Following a Nebraska farmer and his family over the course of a year, Genoways examines the obstacles farmers face today, including climate change, dwindling underground water supplies, oil and gas pipeline encroachment, market price fluctuations and the always unpredictable weather.
Genoways lucked into finding subjects who are extraordinarily frank, who let him into their personal lives with a clear trust, but perhaps also with a sense that trusting him is among their few hopes. As Meghan, making the case for small farmers, tersely asks: 'Are you ready to go raise your own food?' This book is bigger than the Hammonds. They are a thread through which Genoways recounts generations of agricultural history. Earl Butz, the Russian grain deal, Cargill, Monsanto, the Homestead Act, the Keystone pipeline, climate change — they all are put in context with their impact on farming, which then has an impact on the price of our potato chips.

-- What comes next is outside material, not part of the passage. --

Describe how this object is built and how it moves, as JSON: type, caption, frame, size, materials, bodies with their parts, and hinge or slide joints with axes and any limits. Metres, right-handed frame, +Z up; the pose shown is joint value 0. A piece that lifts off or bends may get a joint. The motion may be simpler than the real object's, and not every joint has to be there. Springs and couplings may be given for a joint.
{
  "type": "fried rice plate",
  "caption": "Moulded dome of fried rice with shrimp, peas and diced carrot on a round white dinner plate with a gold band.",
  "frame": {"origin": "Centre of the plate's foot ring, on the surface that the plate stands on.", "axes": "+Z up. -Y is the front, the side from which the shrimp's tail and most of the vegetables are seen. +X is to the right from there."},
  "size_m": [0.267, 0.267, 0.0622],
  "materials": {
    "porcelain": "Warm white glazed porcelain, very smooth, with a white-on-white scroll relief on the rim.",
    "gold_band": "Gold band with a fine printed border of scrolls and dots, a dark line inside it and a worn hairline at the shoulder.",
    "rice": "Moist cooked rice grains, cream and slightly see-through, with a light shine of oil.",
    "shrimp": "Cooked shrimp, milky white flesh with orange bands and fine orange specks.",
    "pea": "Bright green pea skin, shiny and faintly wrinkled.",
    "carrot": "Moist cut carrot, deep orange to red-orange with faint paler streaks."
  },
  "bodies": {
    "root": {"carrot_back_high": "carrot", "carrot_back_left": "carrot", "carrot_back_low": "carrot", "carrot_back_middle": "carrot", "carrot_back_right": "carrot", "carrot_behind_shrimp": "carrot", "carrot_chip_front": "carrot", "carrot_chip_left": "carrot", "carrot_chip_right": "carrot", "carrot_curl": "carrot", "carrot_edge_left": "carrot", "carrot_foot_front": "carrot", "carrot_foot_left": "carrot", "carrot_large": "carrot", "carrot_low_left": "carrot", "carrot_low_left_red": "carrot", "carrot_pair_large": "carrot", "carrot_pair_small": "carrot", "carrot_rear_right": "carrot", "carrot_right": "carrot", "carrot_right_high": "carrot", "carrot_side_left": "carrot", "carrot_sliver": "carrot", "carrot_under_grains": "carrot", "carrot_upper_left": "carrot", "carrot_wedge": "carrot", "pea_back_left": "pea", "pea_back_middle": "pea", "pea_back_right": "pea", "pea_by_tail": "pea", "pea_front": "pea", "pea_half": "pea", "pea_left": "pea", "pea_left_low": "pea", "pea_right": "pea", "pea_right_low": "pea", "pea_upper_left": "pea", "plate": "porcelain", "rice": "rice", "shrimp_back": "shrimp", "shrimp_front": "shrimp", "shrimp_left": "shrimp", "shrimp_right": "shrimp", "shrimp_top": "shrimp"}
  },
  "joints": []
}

Frankly, it’s difficult to imagine many who’ll read this book without a personal link to farming to draw them in. But The Blessed Earth is a history book, an economics text, even a soap opera of sorts. If we eat, we should know.

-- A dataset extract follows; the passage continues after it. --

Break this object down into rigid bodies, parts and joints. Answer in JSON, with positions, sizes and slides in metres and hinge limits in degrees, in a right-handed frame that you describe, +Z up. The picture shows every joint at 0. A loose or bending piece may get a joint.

...a cleareyed and unsentimental look at how farming has become relentlessly optimized by automation, markets and politics ... Hammond, with his cowboy hat and thousand-yard stare, can feel like an archetype, but Meghan, his daughter, is a more raw personality. Funny and salty, she’s fully aware that farming is a gamble in which the house always wins, but she is still eager to embrace the incredibly complex skills of the modern farmer ... When Genoways moves away from the subject of the Hammonds, he writes with authority on plant breeding, water rights and, in a particularly interesting example, Henry Ford’s early evangelizing for soy as an ingredient for car parts, an initiative that led Fortune to write, 'There is a bushel of soya beans in every Ford car.' Sometimes, though, we end up in the weeds. A long section about irrigation, for example, overwhelms with technical details and historical arcana.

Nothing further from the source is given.